Sovereignty speaks to power and the right to reign. Gregg Allison says it’s “the divine attribute of being all-powerful as the King and Lord who exercises supreme rule over all creation.” He goes on to explain that this supreme rule includes, among other things, God’s decrees regarding “creation, providence, redemption, and consummation; the infallible, meticulous outworking of that plan in each and every aspect of it; and the sure salvation of genuine Christians.” God’s sovereignty is a sweeping doctrine that touches every aspect of life across every moment of creation and every corner of the universe. There is no moment, no spot, no deed, no death that falls outside of it.

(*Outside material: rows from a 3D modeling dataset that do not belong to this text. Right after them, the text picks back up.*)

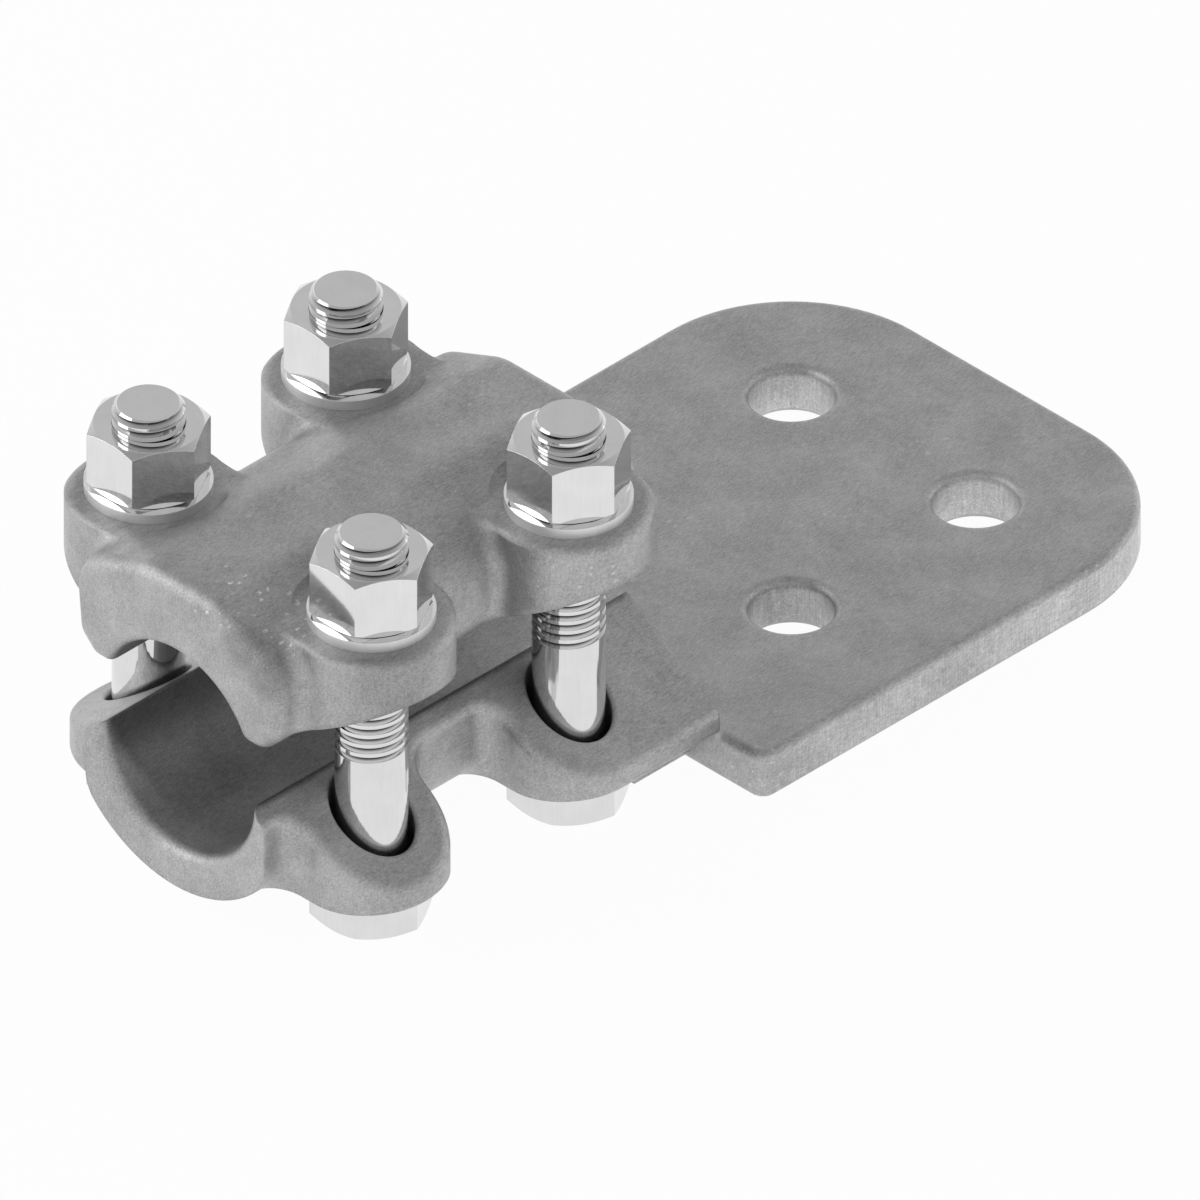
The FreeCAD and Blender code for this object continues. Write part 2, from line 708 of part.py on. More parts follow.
def rings_a_bolt(edge, radius):
    """Whether an edge keeps its distance from one of the bolt axes."""
    first, last = edge.ParameterRange
    points = [edge.valueAt(first + (last - first) * part) for part in (0, 0.3, 0.7, 1)]
    return any(all(near(math.hypot(point.x - x.amount, point.y - y.amount), radius) for point in points)
               for _, x, y in bolt_places())


def cut_crown(body, rear):
    """Cut the bosses level, and give the crown its round edges."""
    crown, flat, top = CROWN, size("crown_half_flat"), UPPER_EAR_TOP
    run, rise = size("keeper_half_width") - flat, size("crown_rise")
    slope = (run * run + rise * rise).root()
    radius = size("crown_round")
    back = radius * (slope - run) / rise
    foot = flat + (crown - top) * run / rise
    outer, high = UPPER_EAR_OUTER + ROOM, crown + ROOM * 2
    sketch = sketch_on(body, "YZ_Plane", "crown_outline", rear)
    add_outline(sketch, (-outer, top), [
        (-foot, top),
        (-flat - back * run / slope, crown - back * rise / slope),
        (-flat + back, crown, radius, -1),
        (flat - back, crown),
        (flat + back * run / slope, crown - back * rise / slope, radius, -1),
        (foot, top),
        (outer, top),
        (outer, high),
        (-outer, high),
        (-outer, top),
    ])
    pocket(body, sketch, "crown", size("keeper_length"))


def cut_boss_undersides(body, rear):
    """Cut the bosses' undersides to a slope that rises from the arch's waist to their outer ends."""
    waist, height = size("waist_half_width"), size("waist_height")
    slope = (UPPER_EAR_BOTTOM - height) / (UPPER_EAR_OUTER - waist)
    outer = UPPER_EAR_OUTER + ROOM
    sketch = sketch_on(body, "YZ_Plane", "boss_underside_outline", rear)
    for across in (1, -1):
        add_outline(sketch, (waist * across, height), [
            (outer * across, height + (outer - waist) * slope),
            (outer * across, height - ROOM),
            ((waist - ROOM) * across, height - ROOM),
            (waist * across, height),
        ])
    pocket(body, sketch, "boss_undersides", size("keeper_length"))


def cut_washer_seat(body, corner, x, y):
    """The level seat cut into the crown's flank, with a round foot."""
    radius, foot, seat = size("washer_seat_radius"), size("washer_seat_round"), UPPER_EAR_TOP
    high = CROWN + ROOM
    sketch = upright_sketch(body, f"washer_seat_{corner}_outline", x, y)
    add_outline(sketch, (0, seat), [
        (radius, seat),
        (radius + foot, seat + foot, foot, 1),
        (radius + foot, high),
        (0, high),
        (0, seat),
    ])
    revolve(body, sketch, f"washer_seat_{corner}", cut=True)


def hex_block(body, name, bottom, height):
    """A hexagonal prism about the body's Z axis."""
    sketch = sketch_on(body, "XY_Plane", f"{name}_hexagon", bottom)
    add_hexagon(sketch, 0, 0, size("hex_across_flats") / 2)
    pad(body, sketch, name, height)


def bevel_hexagon(body, name, face, inward):
    """Turn the corners off a hexagon's end face, inward being 1 if the metal lies above the face."""
    flat = size("hex_across_flats") / 2
    corner = HEX_CORNER_RADIUS + ROOM
    angle = size("hex_bevel_angle")
    slope = Size(math.tan(math.radians(angle.amount)), f"tan({angle.text})")
    depth = (corner - flat) * slope * inward
    sketch = sketch_on(body, "XZ_Plane", f"{name}_outline")
    add_outline(sketch, (flat, face), [
        (corner, face + depth),
        (corner, face - inward * ROOM),
        (flat, face - inward * ROOM),
        (flat, face),
    ])
    revolve(body, sketch, name, cut=True)


def place(body, x, y):
    """Stand a turned piece on its bolt axis."""
    body.Placement = FreeCAD.Placement(FreeCAD.Vector(x.amount, y.amount, 0), FreeCAD.Rotation())
    bind(body, "Placement.Base.x", x)
    bind(body, "Placement.Base.y", y)


def build_bolt(corner, x, y):
    """A hex head bolt, head down."""
    body = new_body(f"bolt_{corner}")
    hex_block(body, "head", HEAD_BOTTOM, size("head_height"))
    end = NUT_TOP + size("bolt_end_rise")
    chamfer = size("bolt_end_chamfer")
    sketch = sketch_on(body, "XZ_Plane", "shank_outline")
    add_outline(sketch, (0, HEAD_BOTTOM), [
        (BOLT_RADIUS, HEAD_BOTTOM),
        (BOLT_RADIUS, end - chamfer),
        (BOLT_RADIUS - chamfer, end),
        (0, end),
        (0, HEAD_BOTTOM),
    ])
    revolve(body, sketch, "shank")
    bevel_hexagon(body, "head_bevel", HEAD_BOTTOM, 1)
    place(body, x, y)
    return body


def build_washer(corner, x, y):
    """A conical spring washer, its wide edge down on the keeper."""
    body = new_body(f"spring_washer_{corner}")
    seat = UPPER_EAR_TOP
    outer, inner = size("washer_outer_diameter") / 2, size("washer_inner_diameter") / 2
    thickness, rise = size("washer_thickness"), size("washer_rise")
    sketch = sketch_on(body, "XZ_Plane", "washer_outline")
    add_outline(sketch, (outer, seat), [
        (outer, seat + thickness),
        (inner, seat + thickness + rise),
        (inner, seat + rise),
        (outer, seat),
    ])
    revolve(body, sketch, "cone")
    place(body, x, y)
    return body


def build_nut(corner, x, y):
    """A hex nut, bevelled at both faces."""
    body = new_body(f"nut_{corner}")
    hex_block(body, "block", NUT_BOTTOM, size("nut_height"))
    bevel_hexagon(body, "top_bevel", NUT_TOP, -1)
    bevel_hexagon(body, "bottom_bevel", NUT_BOTTOM, 1)
    sketch = sketch_on(body, "XY_Plane", "bore_outline", NUT_TOP)
    add_circle(sketch, 0, 0, BOLT_RADIUS + size("thread_clearance"))
    pocket(body, sketch, "bore", size("nut_height"))
    place(body, x, y)
    return body


def check(parts):
    """Stop if any object failed or any piece has no valid solid."""
    for thing in document.Objects:
        if "Invalid" in thing.State or "Error" in thing.State:
            raise RuntimeError(f"{thing.Label} failed: {thing.State}")
    for part in parts:
        if part.Shape.isNull() or not part.Shape.isValid() or len(part.Shape.Solids) != 1:
            raise RuntimeError(f"{part.Label} is not one valid solid")


def main():
    """Build every piece, check it and write it."""
    fill_sheet()
    parts = [build_terminal_body(), build_keeper()]
    for corner, x, y in bolt_places():
        parts.append(build_bolt(corner, x, y))
        parts.append(build_washer(corner, x, y))
        parts.append(build_nut(corner, x, y))
    document.recompute()
    check(parts)
    os.makedirs("parts", exist_ok=True)
    for part in parts:
        part.Shape.exportStep(f"parts/{part.Label}.step")
        print(part.Label, round(part.Shape.Volume, 1), part.Shape.BoundBox)


main()
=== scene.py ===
"""Looks of a bolted cable-to-flat terminal connector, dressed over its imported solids.

Two cast aluminium halves are drawn together by four bright plated hex bolts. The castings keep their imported
shapes and get a matte finish with grain, clouds, scratches and small bright specks. The bolts get a real
helical thread. Lengths are metres. X runs along the conductor towards the pad's far edge, Y is across and Z
is up.
"""
import logging
import math
from dataclasses import dataclass
from enum import Enum
from typing import Sequence, Union

import bpy
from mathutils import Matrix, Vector


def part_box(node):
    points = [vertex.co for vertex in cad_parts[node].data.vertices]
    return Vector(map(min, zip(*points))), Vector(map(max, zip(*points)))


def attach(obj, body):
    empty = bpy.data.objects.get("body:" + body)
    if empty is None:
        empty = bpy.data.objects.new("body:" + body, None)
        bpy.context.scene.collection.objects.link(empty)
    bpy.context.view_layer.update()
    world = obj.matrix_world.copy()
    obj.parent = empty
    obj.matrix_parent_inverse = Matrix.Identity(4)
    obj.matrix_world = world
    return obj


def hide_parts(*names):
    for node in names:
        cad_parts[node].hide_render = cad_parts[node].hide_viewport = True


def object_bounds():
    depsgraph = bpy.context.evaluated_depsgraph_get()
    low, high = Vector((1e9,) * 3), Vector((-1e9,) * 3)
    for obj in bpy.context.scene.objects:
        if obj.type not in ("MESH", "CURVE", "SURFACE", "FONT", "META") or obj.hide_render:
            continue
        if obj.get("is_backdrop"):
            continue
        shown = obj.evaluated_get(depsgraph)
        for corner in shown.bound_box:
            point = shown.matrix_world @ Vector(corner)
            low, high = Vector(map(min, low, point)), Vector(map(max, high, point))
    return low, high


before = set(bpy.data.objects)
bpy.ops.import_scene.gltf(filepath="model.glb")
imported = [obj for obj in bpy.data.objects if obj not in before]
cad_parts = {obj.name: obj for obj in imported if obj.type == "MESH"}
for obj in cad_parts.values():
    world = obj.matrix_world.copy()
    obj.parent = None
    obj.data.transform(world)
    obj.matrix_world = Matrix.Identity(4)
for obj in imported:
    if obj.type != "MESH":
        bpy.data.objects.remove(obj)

logging.basicConfig(level=logging.INFO, format="%(message)s")
report = logging.getLogger("terminal_connector")

MM = 0.001
WHITE = (1.0, 1.0, 1.0, 1.0)

# the bolts' axes stand in a rectangle: the X of its middle, half its length and half its width
BOLT_MIDDLE_X = -104.5 * MM
BOLT_HALF_X = 23.8125 * MM
BOLT_HALF_Y = 26.9 * MM
BOLT_TOP = 70.9 * MM

# rays that a shader sends from a point to find recesses and edges
RAYS_A_POINT = 4
# vertices nearer than this are joined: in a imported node, and after a cut
NODE_MERGE = 0.002 * MM
CUT_MERGE = 0.001 * MM

Number = Union[int, float]
Operand = Union["Value", Number]
Socket = bpy.types.NodeSocket
Place = tuple[float, float, float]


class Corner(Enum):
    """The four bolt places, named from the clamp's open end."""

    FRONT_LEFT = "front_left"
    FRONT_RIGHT = "front_right"
    REAR_LEFT = "rear_left"
    REAR_RIGHT = "rear_right"


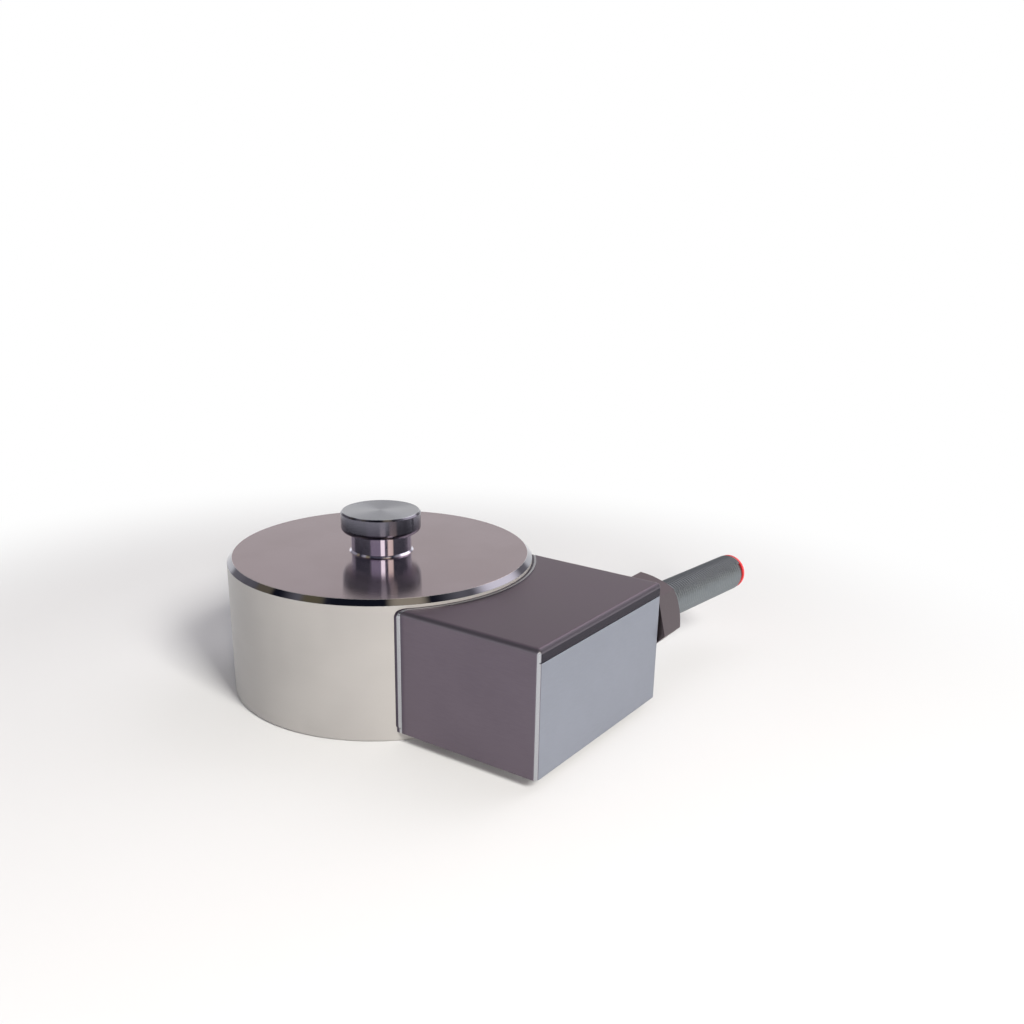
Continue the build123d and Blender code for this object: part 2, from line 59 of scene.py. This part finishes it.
class Shader:
    """One material with its Principled shader and short ways to add nodes."""

    def __init__(self, name, color=(0.5, 0.5, 0.5), roughness=0.4, metallic=0.0):
        self.material = bpy.data.materials.new(name)
        self.material.use_nodes = True
        self.tree = self.material.node_tree
        self.surface = self.tree.nodes["Principled BSDF"]
        self.put("Base Color", color)
        self.put("Roughness", roughness)
        self.put("Metallic", metallic)
        self.place = self.add("ShaderNodeTexCoord").outputs["Object"]

    def add(self, kind, **settings):
        node = self.tree.nodes.new(kind)
        for key, value in settings.items():
            setattr(node, key, value)
        return node

    def feed(self, socket, value):
        """Link a socket, or set a plain number or colour."""
        if isinstance(value, bpy.types.NodeSocket):
            self.tree.links.new(value, socket)
        elif isinstance(value, (tuple, list)) and len(value) == 3 and socket.type == "RGBA":
            socket.default_value = (*value, 1.0)
        else:
            socket.default_value = value

    def put(self, name, value):
        self.feed(self.surface.inputs[name], value)

    def math(self, operation, a, b=0.0):
        node = self.add("ShaderNodeMath", operation=operation)
        self.feed(node.inputs[0], a)
        self.feed(node.inputs[1], b)
        return node.outputs[0]

    def both(self, a, b):
        """Product of two masks."""
        return self.math("MULTIPLY", a, b)

    def either(self, a, b):
        """The larger of two masks."""
        return self.math("MAXIMUM", a, b)

    def step(self, value, low, high, to_low=0.0, to_high=1.0):
        """Smooth step of a value from low to high."""
        node = self.add("ShaderNodeMapRange", interpolation_type="SMOOTHSTEP")
        for socket, number in zip(node.inputs[1:5], (low, high, to_low, to_high)):
            socket.default_value = number
        self.feed(node.inputs[0], value)
        return node.outputs[0]

    def mix(self, factor, a, b):
        """Mix two numbers."""
        node = self.add("ShaderNodeMix", data_type="FLOAT")
        self.feed(node.inputs[0], factor)
        self.feed(node.inputs[2], a)
        self.feed(node.inputs[3], b)
        return node.outputs[0]

    def blend(self, factor, a, b):
        """Mix two colours."""
        node = self.add("ShaderNodeMix", data_type="RGBA")
        self.feed(node.inputs[0], factor)
        self.feed(node.inputs[6], a)
        self.feed(node.inputs[7], b)
        return node.outputs[2]

    def scaled(self, x, y, z):
        """Object coordinates with each axis scaled."""
        node = self.add("ShaderNodeMapping")
        self.feed(node.inputs["Vector"], self.place)
        node.inputs["Scale"].default_value = (x, y, z)
        return node.outputs[0]

    def noise(self, where, scale, detail=3.0, rough=0.55):
        node = self.add("ShaderNodeTexNoise")
        self.feed(node.inputs["Vector"], where)
        node.inputs["Scale"].default_value = scale
        node.inputs["Detail"].default_value = detail
        node.inputs["Roughness"].default_value = rough
        return node.outputs["Fac"]

    def shares(self, a, share, b):
        """Two noises in one, with the share that the first takes."""
        return self.math("ADD", self.math("MULTIPLY", a, share), self.math("MULTIPLY", b, 1 - share))

    def xyz(self, vector=None):
        node = self.add("ShaderNodeSeparateXYZ")
        self.feed(node.inputs[0], vector or self.place)
        return node.outputs[0], node.outputs[1], node.outputs[2]

    def radius(self):
        """Distance from the body's axis."""
        x, y, _ = self.xyz()
        squares = self.math("ADD", self.math("MULTIPLY", x, x), self.math("MULTIPLY", y, y))
        return self.math("SQRT", squares)

    def normal(self):
        return self.xyz(self.add("ShaderNodeTexCoord").outputs["Normal"])

    def bump(self, height, distance, strength):
        node = self.add("ShaderNodeBump")
        node.inputs["Strength"].default_value = strength
        node.inputs["Distance"].default_value = distance
        self.feed(node.inputs["Height"], height)
        self.put("Normal", node.outputs["Normal"])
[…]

God’s sovereignty has, indeed, offered comfort in these dark days. It has assured us that there was no earthly power, no demonic power, no power above or below, that had its way with our boy, that interrupted and superseded God’s plan for him. There was no moment in which God turned his back, or got distracted with other affairs, or nodded off to sleep. There was no medical deformity or genetic abnormality (or whatever else could cause a young man to collapse and die) that had been overlooked by God. God’s sovereignty has assured us that it was ultimately no one’s will but God’s that Nick lived just 20 short years. Young Nick, like old Enoch, walked with God and was not, for God took him.